Construction is scheduled to begin this summer and will open in phases beginning in 2028. The entire project is slated for completion in 2034.

A joint venture led by Ferrovial proposed the project to Peruvian officials more than a decade ago. It was then accepted by Proinversión and, in 2016, the Ministry of Finance of Peru declared its viability. The current consortium was formed a year later. The consortium submitted its bid in December this year and competitors had a period of 90 days to submit an intention to bid.

The Anillo Vial Periférico will connect multiple major highways leading to the metropolitan area of ​​Lima.

Courtesy of Ferrovial

A bad connection

The road aims to address a number of interconnected transport problems that have long plagued Peru’s capital.

The population of the metropolitan area of ​​Lima of 11.8 million represents an increase of 50% in the last two decades. One of the results has been traffic jams. Peruvian officials estimate that the ring road will cut driving times in the city in half. It will achieve this by creating a direct route through many of Lima’s outer municipalities, eliminating the need to travel to central Lima and back to any destination.

“It will allow an improvement in intercity connections, in private and public transport, and an improvement in access to educational and health institutions,” said Adrianzen.

The Pan-American highway, which crosses the western coast of the country, does not pass through Lima itself. Instead, drivers must traverse major metropolitan area highways, increasing city congestion and slowing freight transit times. This is further complicated by the main road leading west into Peru’s interior, the Carretera Central, which does not connect to the north/south roads.

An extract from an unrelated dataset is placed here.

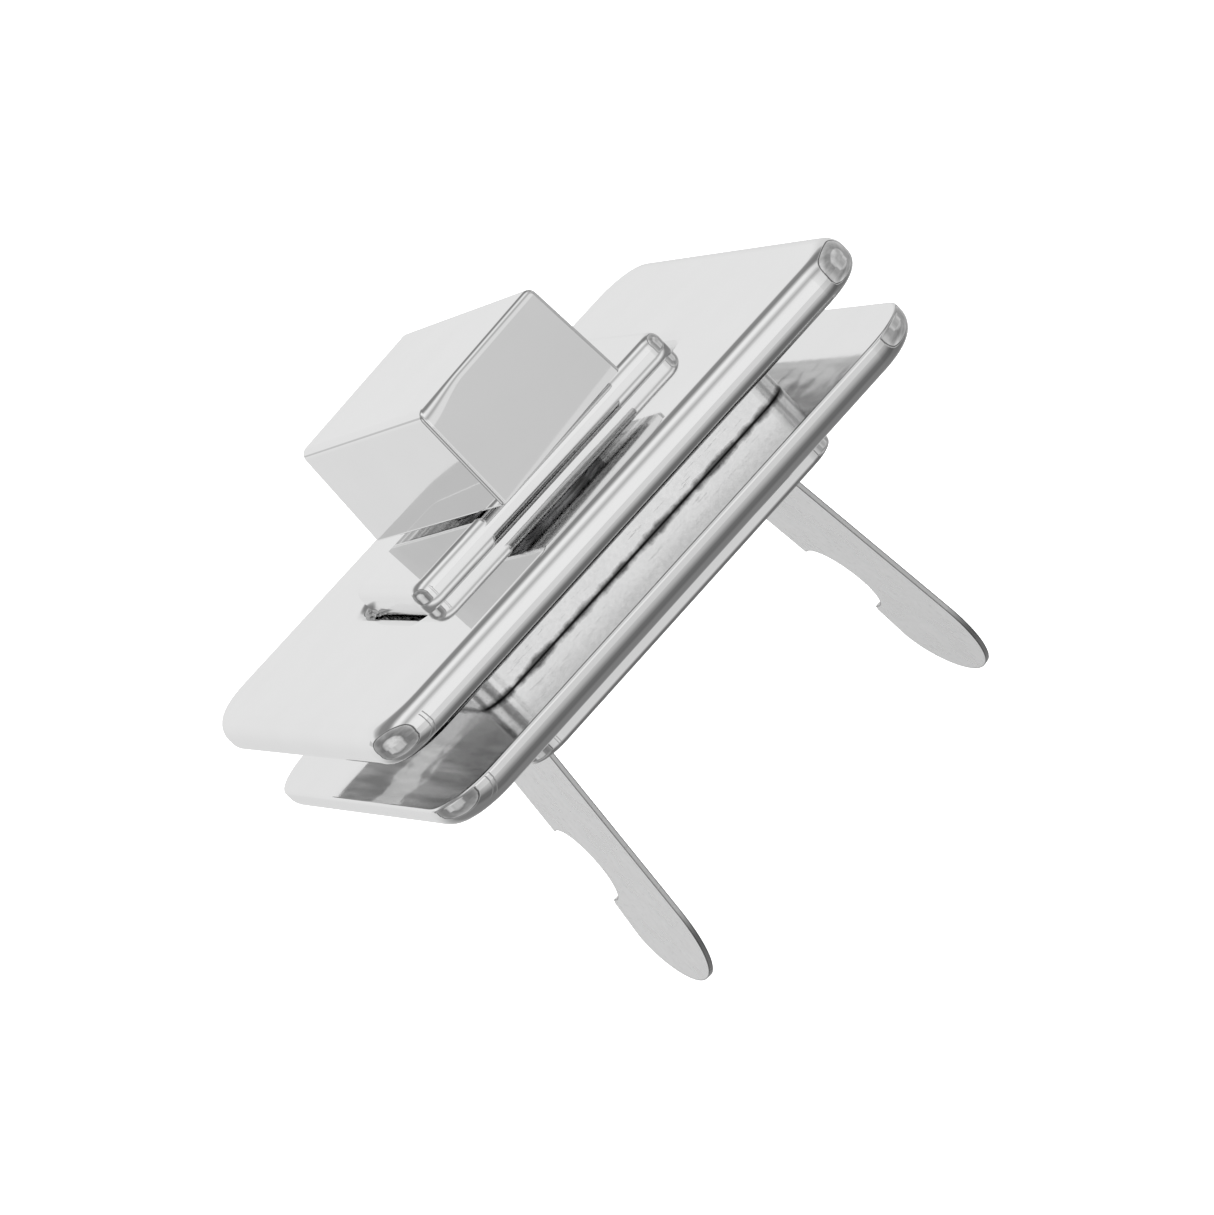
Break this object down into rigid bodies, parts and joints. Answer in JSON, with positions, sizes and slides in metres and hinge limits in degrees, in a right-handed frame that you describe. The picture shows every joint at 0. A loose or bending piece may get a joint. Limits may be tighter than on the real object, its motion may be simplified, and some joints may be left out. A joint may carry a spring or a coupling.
{
  "type": "bag turn lock",
  "caption": "Rectangular turn lock for a bag flap: slotted plates clamp the flap, a block knob turns on a pronged base.",
  "frame": {"origin": "centre of the base plate's underside, on the knob's axis", "axes": "+Z out of the bag, towards the knob; +X along the slot's long side; +Y across the slot"},
  "size_m": [0.0372, 0.0344, 0.0359],
  "materials": {
    "plate_nickel": "mirror-polished bright nickel plating on cast zinc",
    "frame_nickel": "mirror-polished bright nickel plating on cast zinc",
    "knob_nickel": "mirror-polished bright nickel plating on cast zinc",
    "housing_nickel": "mirror-polished bright nickel plating on cast zinc",
    "base_nickel": "bright nickel plating",
    "collar_zinc": "grainy as-cast zinc, thinly plated, with fine scratches",
    "prong_steel": "satin nickel-plated sheet, faintly cloudy",
    "stamped_steel": "plain stamped steel",
    "spring_steel": "blued spring steel",
    "screw_steel": "zinc-plated",
    "rivet_brass": "plain",
    "turned_brass": "turned",
    "washer_steel": "stamped, nickel-plated"
  },
  "bodies": {
    "bag_half": {"base_plate": "base_nickel", "housing": "housing_nickel", "housing_screws": "screw_steel", "prong_strip": "prong_steel", "bridge_rivets": "rivet_brass", "spring_carrier": "stamped_steel", "detent_spring": "spring_steel"},
    "turning_knob": {"knob": "knob_nickel", "spindle": "turned_brass", "thrust_washer": "washer_steel", "disc_spring": "spring_steel", "detent_cam": "stamped_steel", "screw_washer": "screw_steel", "knob_screw": "screw_steel"},
    "flap_half": {"front_plate": "plate_nickel", "collar": "collar_zinc", "back_frame": "frame_nickel", "frame_screws": "screw_steel"},
    "left_prong": {"prong_left": "prong_steel"},
    "right_prong": {"prong_right": "prong_steel"}
  },
  "joints": [
    {"name": "knob_turn", "type": "hinge", "parent": "bag_half", "child": "turning_knob", "pos_m": [0, 0, 0.01125], "axis": [0, 0, 1], "range_deg": [-8.5, 81.5]},
    {"name": "flap_lift", "type": "slide", "parent": "bag_half", "child": "flap_half", "axis": [0, 0, 1], "range_m": [-0.0014, 0.0015]},
    {"name": "left_prong_fold", "type": "hinge", "parent": "bag_half", "child": "left_prong", "pos_m": [-0.0102, 0.002, -0.001], "axis": [0, 1, 0], "range_deg": [-6, 84]},
    {"name": "right_prong_fold", "type": "hinge", "parent": "bag_half", "child": "right_prong", "pos_m": [0.0102, 0.002, -0.001], "axis": [0, -1, 0], "range_deg": [-6, 84]}
  ]
}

Finally, it will create a connection between the city of Callao and Lima proper. Callao is the site of the country’s main port and airport. The lack of a direct road between Callao and downtown Lima has long been a source of aggravation for travelers and a drag on shipping productivity.

“[The ring road] it will have direct access to the international airport Jorge Chávez and the port of Callao, it will reduce logistics costs and improve competitiveness”, said the Minister of Transport of Peru, Raúl Pérez Reyes.

The ring road will create a corridor for the transport of goods, which also includes the main arterial roads of Lima. Transportation headaches in and out of Callao have long been a problem for Peru. Congestion in Lima hampers the ability to transport the country’s exports, particularly the substantial mining materials produced in the highlands.

The Port of Callao handles approximately 85% of the country’s total cargo. Peruvian exports exceeded 10 billion dollars in the first two months of this year. Surface transport limitations hinder the port’s capacity for growth.

The port’s growth is expected to expand dramatically when the $1.3 billion Chancay multi-purpose port terminal, under construction about 40 miles north of Lima, is completed. The port has the support of the Chinese company COSCO Shipping Ports and the Peruvian Volcan Compañía Minera Construction.

The first terminal of the new deep-water port is scheduled to be completed by the end of this year. A second terminal is also planned.